• Data to use:
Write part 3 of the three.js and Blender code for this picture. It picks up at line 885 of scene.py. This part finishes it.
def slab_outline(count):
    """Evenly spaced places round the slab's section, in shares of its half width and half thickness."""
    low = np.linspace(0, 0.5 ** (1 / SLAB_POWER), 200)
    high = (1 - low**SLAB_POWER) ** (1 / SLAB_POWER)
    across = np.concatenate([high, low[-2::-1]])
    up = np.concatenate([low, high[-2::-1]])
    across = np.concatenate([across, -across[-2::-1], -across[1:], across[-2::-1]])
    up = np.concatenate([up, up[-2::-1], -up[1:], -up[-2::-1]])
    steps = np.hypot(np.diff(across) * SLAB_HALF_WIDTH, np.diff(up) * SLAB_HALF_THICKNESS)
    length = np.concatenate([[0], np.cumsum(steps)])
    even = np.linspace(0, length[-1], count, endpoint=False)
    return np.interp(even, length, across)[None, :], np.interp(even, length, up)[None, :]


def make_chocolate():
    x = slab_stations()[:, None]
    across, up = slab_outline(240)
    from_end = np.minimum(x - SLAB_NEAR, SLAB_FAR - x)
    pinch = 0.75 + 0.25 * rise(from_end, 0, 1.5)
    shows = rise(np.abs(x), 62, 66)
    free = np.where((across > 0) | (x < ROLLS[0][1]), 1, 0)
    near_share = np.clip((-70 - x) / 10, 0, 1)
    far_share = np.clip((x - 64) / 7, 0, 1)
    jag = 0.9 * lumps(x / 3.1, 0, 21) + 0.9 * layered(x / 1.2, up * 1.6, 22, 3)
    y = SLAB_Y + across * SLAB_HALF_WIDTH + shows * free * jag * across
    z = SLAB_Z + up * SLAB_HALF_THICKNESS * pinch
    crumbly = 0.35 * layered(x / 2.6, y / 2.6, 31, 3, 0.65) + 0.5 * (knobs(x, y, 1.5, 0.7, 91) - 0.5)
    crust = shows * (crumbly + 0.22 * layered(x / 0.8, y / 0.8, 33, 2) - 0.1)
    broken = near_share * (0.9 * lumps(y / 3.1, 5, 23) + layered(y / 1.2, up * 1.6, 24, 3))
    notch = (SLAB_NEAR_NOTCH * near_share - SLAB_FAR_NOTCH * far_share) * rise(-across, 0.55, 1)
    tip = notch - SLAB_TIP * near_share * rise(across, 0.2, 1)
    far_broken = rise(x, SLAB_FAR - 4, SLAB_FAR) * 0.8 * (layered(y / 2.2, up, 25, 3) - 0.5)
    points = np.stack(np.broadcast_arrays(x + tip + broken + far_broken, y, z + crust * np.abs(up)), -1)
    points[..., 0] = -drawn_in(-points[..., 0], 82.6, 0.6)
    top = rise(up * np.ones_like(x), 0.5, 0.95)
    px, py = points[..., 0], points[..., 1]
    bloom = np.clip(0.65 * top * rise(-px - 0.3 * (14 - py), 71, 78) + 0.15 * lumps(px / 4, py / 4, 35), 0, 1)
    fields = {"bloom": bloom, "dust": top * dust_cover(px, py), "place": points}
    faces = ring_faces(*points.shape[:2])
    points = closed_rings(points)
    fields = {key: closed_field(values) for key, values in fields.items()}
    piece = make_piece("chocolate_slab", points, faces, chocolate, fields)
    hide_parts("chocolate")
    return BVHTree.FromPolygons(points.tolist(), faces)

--

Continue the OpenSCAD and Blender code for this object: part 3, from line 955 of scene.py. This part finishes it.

• What you are asked to do: Find the word "this" in the material, then list each line that holds it.

• Written solution:
Write part 3 of the three.js and Blender code for this picture. It picks up at line 885 of scene.py. This part finishes it.
Continue the OpenSCAD and Blender code for this object: part 3, from line 955 of scene.py. This part finishes it.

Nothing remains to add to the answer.